Traders should expect high intraday volatility as markets digest whether this opening is durable or conditional; any walk‑back by Iranian hardliners or U.S. security officials would see a strong rebound in crude.
- Likely next 24–48 hour developments
- Diplomatic track: Expect rapid follow‑up messaging from Washington and Tehran clarifying the ‘transaction’—likely elements include ceasefire extension, phased sanctions relief, and maritime guarantees. Statements from Vice President Vance in Islamabad will be key for confirming scope and durability.
- Military posture: U.S. and allied naval forces may maintain presence but adopt less aggressive rules of engagement around Hormuz to avoid incidents. IRGC Naval forces may test boundaries but are under increased political pressure not to trigger a market‑spooking clash.

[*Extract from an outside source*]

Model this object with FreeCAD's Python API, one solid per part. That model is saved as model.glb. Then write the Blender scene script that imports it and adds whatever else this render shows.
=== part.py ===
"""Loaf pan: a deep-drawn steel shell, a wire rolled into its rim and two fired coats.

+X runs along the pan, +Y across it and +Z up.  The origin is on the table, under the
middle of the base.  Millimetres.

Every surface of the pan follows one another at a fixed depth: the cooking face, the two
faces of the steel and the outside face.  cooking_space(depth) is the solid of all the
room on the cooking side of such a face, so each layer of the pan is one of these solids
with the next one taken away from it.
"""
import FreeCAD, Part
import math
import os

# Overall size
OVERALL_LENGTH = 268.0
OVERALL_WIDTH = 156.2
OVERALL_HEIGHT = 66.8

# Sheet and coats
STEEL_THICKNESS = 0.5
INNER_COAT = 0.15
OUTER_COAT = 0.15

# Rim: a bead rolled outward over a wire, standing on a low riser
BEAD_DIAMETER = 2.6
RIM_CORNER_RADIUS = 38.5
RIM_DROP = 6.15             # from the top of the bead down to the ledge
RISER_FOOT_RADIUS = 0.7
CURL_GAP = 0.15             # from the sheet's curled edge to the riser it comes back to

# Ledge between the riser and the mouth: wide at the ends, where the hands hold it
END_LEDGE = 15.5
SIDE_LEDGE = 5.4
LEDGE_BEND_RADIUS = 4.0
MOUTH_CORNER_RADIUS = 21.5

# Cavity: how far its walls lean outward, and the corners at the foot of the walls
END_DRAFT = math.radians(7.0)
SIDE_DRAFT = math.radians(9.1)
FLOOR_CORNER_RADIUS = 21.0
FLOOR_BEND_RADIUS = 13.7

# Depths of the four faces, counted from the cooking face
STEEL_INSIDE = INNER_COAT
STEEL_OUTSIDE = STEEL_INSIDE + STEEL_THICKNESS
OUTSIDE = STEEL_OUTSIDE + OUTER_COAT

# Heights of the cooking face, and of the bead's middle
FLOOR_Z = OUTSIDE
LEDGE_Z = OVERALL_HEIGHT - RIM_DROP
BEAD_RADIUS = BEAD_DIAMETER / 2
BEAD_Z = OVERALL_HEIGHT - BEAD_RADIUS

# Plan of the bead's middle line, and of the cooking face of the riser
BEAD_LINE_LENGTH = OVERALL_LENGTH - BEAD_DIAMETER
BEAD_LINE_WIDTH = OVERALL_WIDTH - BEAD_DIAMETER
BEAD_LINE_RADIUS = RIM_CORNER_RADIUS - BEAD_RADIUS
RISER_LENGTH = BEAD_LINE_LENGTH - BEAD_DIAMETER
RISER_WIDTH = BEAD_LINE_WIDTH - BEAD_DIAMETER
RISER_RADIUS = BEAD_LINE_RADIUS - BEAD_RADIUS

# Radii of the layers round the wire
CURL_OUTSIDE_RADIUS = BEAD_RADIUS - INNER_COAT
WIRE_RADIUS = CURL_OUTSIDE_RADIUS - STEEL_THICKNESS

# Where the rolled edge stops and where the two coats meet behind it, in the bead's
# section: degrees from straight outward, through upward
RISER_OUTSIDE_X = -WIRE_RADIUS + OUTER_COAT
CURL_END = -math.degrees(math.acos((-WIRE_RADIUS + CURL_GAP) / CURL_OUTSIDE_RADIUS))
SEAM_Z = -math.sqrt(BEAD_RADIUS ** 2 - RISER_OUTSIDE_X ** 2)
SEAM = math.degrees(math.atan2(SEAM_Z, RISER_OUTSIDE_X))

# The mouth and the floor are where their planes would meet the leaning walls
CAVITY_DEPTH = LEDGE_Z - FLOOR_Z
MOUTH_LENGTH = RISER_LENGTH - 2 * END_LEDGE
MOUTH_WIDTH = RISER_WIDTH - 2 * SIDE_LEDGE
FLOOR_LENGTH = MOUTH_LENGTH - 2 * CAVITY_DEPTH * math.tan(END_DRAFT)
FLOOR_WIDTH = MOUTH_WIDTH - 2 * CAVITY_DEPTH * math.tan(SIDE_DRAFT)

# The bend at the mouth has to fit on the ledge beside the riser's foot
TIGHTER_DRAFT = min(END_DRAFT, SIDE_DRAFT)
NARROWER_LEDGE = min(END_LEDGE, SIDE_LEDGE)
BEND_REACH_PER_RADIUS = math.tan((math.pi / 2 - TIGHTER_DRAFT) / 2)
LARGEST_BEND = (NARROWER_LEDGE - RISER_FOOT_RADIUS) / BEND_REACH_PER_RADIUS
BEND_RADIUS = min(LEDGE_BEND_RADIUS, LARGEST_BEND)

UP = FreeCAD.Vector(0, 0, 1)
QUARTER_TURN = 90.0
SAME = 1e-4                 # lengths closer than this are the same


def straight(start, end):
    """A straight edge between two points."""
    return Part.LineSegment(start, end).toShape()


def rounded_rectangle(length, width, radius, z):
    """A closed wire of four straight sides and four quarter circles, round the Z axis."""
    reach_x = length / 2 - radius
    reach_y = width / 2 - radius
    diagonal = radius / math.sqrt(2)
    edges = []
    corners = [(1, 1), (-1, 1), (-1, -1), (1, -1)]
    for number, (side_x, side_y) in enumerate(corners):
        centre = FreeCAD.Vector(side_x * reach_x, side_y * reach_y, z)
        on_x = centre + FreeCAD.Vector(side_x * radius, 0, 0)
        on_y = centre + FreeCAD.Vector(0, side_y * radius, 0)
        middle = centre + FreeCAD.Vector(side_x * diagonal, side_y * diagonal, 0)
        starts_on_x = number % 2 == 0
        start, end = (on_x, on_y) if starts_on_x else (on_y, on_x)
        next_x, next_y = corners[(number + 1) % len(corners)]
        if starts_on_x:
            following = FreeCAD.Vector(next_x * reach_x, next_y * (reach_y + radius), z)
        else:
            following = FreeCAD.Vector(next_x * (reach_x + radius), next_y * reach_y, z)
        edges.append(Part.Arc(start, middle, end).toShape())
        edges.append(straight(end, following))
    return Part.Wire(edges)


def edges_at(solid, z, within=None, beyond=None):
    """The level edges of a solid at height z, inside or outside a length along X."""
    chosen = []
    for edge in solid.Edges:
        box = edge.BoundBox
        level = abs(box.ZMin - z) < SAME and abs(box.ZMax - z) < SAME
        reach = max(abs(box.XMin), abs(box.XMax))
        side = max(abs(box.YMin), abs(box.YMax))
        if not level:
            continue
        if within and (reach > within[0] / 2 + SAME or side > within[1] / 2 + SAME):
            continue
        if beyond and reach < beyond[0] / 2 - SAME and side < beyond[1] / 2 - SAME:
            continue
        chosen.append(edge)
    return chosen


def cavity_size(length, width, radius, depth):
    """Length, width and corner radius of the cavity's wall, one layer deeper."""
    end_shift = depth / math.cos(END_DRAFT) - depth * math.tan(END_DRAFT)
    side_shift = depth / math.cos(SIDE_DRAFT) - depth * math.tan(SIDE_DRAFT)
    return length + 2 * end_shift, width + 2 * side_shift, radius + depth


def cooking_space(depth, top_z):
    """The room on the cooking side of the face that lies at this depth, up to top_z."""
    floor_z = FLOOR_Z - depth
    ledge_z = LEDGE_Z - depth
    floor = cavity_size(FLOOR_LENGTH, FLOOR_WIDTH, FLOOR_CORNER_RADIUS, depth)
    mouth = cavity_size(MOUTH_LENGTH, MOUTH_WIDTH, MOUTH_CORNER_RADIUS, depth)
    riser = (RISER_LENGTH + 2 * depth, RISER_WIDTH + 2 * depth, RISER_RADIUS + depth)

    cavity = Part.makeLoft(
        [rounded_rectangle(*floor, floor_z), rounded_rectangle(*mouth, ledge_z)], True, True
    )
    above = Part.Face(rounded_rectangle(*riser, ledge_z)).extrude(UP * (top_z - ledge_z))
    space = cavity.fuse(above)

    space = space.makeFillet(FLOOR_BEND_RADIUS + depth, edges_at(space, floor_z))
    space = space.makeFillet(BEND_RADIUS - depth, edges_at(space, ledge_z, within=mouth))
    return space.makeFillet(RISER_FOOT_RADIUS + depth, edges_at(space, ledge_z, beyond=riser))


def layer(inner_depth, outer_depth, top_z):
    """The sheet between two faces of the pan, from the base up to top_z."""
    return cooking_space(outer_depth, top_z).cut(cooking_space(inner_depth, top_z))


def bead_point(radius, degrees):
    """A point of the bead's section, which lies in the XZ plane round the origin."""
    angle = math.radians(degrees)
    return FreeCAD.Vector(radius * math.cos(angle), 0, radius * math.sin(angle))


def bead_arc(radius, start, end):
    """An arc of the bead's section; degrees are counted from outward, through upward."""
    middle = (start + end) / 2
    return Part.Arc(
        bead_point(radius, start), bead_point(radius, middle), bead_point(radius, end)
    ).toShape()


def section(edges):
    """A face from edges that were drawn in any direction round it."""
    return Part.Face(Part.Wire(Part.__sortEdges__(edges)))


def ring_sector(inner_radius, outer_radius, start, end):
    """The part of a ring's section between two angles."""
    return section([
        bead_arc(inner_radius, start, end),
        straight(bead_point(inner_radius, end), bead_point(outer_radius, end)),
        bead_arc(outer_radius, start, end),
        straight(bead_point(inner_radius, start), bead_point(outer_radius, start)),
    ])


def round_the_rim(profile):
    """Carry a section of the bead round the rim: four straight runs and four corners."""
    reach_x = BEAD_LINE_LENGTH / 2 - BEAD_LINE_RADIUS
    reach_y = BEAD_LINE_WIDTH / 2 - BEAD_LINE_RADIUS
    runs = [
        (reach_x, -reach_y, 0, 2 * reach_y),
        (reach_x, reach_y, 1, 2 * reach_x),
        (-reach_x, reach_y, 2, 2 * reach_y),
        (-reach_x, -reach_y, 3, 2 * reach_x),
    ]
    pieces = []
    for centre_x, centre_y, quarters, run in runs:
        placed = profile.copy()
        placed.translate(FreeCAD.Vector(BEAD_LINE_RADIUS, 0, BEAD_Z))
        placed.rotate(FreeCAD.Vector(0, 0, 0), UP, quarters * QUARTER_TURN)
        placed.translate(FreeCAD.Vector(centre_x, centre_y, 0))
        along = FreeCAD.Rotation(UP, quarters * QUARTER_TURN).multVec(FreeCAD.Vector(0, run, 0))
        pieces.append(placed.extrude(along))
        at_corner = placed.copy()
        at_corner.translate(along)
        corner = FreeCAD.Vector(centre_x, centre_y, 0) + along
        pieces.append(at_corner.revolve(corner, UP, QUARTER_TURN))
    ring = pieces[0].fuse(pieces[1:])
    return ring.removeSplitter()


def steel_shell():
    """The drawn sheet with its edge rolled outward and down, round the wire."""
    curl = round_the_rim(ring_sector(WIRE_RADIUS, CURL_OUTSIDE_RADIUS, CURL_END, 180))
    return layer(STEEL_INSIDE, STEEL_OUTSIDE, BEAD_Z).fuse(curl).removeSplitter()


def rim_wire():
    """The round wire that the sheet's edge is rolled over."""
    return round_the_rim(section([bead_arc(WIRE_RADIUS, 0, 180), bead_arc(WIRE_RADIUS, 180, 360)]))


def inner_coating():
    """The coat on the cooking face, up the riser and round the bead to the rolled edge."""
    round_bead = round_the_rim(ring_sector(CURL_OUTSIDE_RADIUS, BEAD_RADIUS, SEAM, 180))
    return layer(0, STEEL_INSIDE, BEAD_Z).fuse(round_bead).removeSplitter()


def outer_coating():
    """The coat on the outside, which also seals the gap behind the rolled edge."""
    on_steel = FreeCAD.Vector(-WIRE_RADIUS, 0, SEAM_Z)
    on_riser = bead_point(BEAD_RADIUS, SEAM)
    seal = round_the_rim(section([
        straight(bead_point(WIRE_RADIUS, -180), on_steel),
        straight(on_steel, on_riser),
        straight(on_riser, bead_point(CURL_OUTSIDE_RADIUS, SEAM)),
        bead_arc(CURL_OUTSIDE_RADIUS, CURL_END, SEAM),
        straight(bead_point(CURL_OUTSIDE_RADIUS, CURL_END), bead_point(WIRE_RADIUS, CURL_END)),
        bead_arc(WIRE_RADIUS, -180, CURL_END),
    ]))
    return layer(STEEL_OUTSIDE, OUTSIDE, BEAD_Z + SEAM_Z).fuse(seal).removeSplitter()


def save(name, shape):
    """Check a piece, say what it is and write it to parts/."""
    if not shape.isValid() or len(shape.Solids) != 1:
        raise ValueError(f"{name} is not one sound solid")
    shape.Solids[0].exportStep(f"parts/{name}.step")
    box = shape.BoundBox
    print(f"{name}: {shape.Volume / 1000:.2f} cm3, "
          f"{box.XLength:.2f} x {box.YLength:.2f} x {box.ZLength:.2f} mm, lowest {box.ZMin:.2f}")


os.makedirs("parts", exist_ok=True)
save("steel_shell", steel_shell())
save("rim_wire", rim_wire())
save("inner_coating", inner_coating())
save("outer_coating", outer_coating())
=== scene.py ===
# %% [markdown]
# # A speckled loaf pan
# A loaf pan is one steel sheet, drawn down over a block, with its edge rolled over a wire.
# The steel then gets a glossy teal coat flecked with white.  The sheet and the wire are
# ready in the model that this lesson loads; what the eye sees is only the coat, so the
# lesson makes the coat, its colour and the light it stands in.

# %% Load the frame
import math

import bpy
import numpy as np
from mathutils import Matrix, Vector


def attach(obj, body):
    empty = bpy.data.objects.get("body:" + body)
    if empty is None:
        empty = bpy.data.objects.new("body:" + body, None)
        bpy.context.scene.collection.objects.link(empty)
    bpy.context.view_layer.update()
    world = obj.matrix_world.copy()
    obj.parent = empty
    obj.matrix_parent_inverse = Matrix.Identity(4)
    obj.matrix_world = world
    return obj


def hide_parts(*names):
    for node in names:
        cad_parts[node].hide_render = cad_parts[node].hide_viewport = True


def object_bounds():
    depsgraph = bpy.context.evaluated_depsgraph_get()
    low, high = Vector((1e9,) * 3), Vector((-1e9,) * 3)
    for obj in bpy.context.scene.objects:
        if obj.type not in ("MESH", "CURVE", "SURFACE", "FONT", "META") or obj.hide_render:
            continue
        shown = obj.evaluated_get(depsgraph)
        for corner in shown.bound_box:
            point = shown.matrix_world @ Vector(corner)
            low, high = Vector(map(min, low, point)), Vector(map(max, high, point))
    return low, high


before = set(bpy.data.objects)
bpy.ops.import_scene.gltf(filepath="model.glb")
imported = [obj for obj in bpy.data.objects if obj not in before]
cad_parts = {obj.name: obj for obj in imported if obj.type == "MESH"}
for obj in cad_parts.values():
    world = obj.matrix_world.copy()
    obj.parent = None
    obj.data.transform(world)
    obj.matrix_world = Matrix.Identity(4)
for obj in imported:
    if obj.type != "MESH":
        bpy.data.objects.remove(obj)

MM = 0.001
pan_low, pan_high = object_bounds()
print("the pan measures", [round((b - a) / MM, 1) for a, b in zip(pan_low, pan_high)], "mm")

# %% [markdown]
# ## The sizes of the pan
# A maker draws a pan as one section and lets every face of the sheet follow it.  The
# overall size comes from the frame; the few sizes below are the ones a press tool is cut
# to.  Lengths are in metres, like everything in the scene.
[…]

- Domestic politics in Iran and U.S.: IRGC and hardline factions could publicly criticize concessions while maneuvering for influence over implementation. In the U.S., internal disagreement over Trump’s negotiating-by-post strategy could surface again, especially if allies feel blindsided.

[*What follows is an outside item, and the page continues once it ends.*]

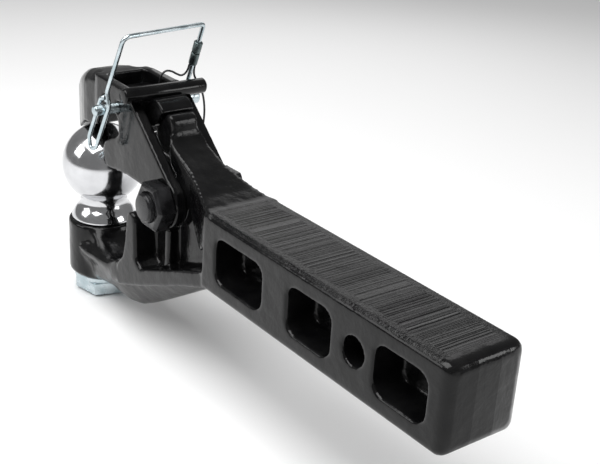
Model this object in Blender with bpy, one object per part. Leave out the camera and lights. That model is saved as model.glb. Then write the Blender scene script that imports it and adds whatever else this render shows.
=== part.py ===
"""Receiver hitch with a tow ball and a latching upper jaw.

Frame: metres. The origin is the centre of the shank's free end face, +X points out of that
end, +Z is up and the ball stands at -X. The hitch is symmetric about the XZ plane apart
from its nut, pin head, bail and lanyard.
"""
import math

import bmesh
import bpy
from mathutils import Matrix, Vector

MM = 0.001
GAP = 0.3  # mm left between pieces that touch

# ---- driving dimensions, in millimetres
SHANK_HALF = 25.4          # 2 in square receiver shank
SHANK_LEN = 206.0
HITCH_HOLE_R = 8.3         # takes a 5/8 in hitch pin
HITCH_HOLE_X = -68.0
POCKETS = [(-196.0, -149.0), (-125.0, -87.0), (-52.0, -14.0)]
POCKET_HALF = 14.0
POCKET_FLOOR = 6.0         # half thickness of the web left between the pockets
BALL_R = 29.37             # 2-5/16 in ball
BALL_X = -383.4
BALL_Z = -4.8
RING_R = 25.8
RING_TOP = -46.0
RING_BOTTOM = -88.0
STEM_R = 15.8              # 1-1/4 in ball stem
PIVOT = (-260.0, 11.6)     # jaw pivot in the XZ plane
PIVOT_R = 9.5              # 3/4 in bolt
CHEEK_IN, CHEEK_OUT = 14.6, 22.5
WEB_HALF = 8.0
LATCH_PIVOT = (-339.5, 58.0)
PIN = (-320.5, 57.3)       # safety pin in the XZ plane
PIN_R = 3.5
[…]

- Markets: If subsequent official communiqués confirm a structured agreement with clear timelines, the oil price decline could extend, albeit with diminishing marginal moves. Any sign that the ‘transaction’ is vague, reversible, or facing internal opposition will see partial retracement in crude and renewed safe‑haven demand.
Net assessment: As of 08:01 UTC, this is a major de‑escalatory marker in the U.S.–Iran conflict centered on the world’s most critical energy chokepoint, with immediate and material impact on global energy prices and risk sentiment. The key watch items now are durability of political backing in Tehran (especially IRGC behavior) and formalization of the ceasefire/peace terms.
MARKET IMPACT ASSESSMENT: Near-term sharp downside shock to crude and products (already ~10% drop), relief rally in global equities, especially energy-importing economies and transport. Oil majors and refiners may sell off; airlines, shipping, EM importers likely bid. Safe havens (gold, dollar) may soften; high-beta and credit tighten. Curve repricing on reduced war-risk premium; watch for volatility if deal details wobble.